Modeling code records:
───

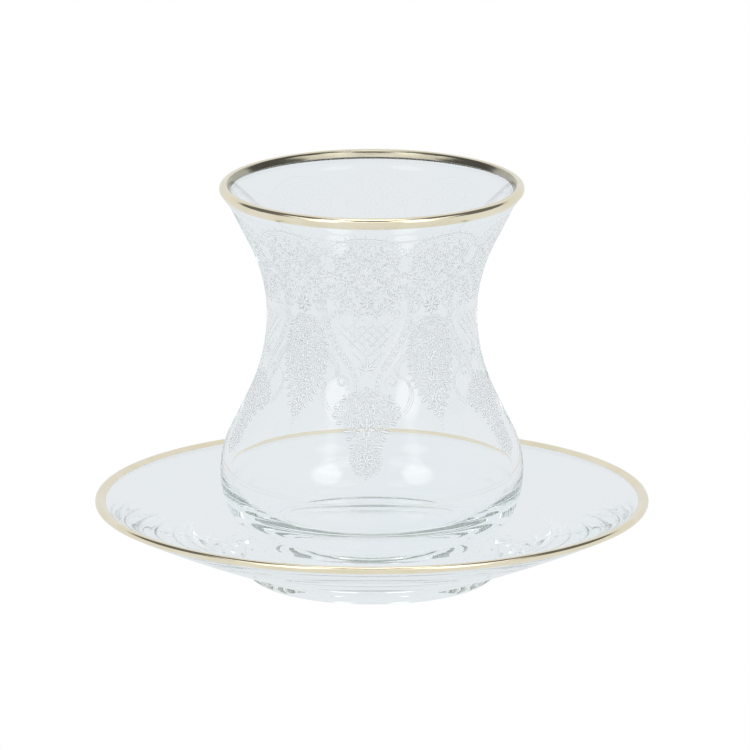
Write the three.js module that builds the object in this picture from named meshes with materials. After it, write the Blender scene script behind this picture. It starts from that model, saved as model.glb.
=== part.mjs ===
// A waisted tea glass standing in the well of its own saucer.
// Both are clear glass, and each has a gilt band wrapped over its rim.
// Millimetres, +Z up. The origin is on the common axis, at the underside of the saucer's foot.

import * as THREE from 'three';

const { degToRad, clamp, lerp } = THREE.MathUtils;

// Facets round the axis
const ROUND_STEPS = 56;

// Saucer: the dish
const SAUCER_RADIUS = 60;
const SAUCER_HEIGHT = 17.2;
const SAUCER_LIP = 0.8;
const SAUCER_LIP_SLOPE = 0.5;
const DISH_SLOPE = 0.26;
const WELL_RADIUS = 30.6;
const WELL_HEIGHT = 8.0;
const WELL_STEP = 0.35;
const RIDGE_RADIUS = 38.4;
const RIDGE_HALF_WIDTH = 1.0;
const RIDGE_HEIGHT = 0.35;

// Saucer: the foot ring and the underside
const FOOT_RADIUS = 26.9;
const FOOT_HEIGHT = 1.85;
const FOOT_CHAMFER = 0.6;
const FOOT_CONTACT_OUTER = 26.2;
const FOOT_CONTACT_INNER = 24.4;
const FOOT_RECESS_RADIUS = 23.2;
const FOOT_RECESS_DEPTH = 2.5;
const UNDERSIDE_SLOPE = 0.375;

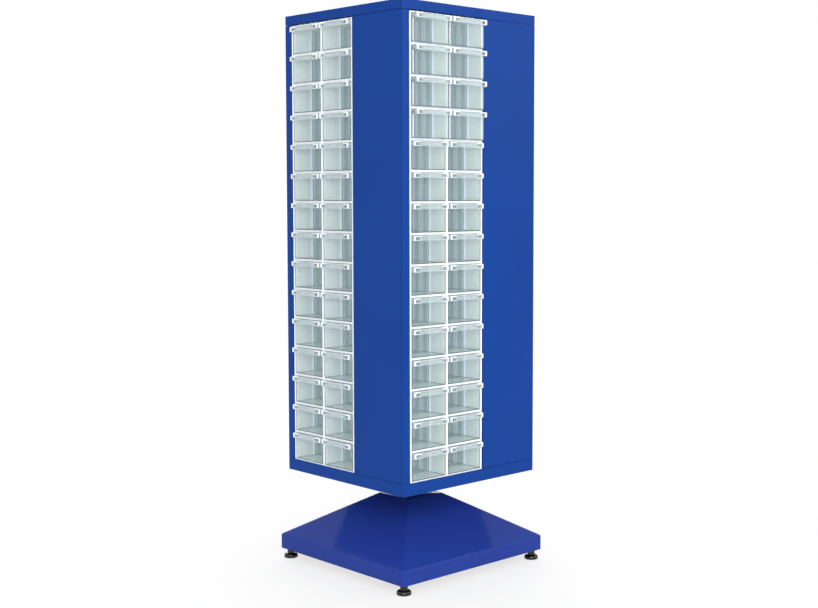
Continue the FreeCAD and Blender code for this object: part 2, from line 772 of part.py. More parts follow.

───

§ Written exercise: Return each line in the records that holds the string "part".

§ Output for this task:
=== part.mjs ===
Continue the FreeCAD and Blender code for this object: part 2, from line 772 of part.py. More parts follow.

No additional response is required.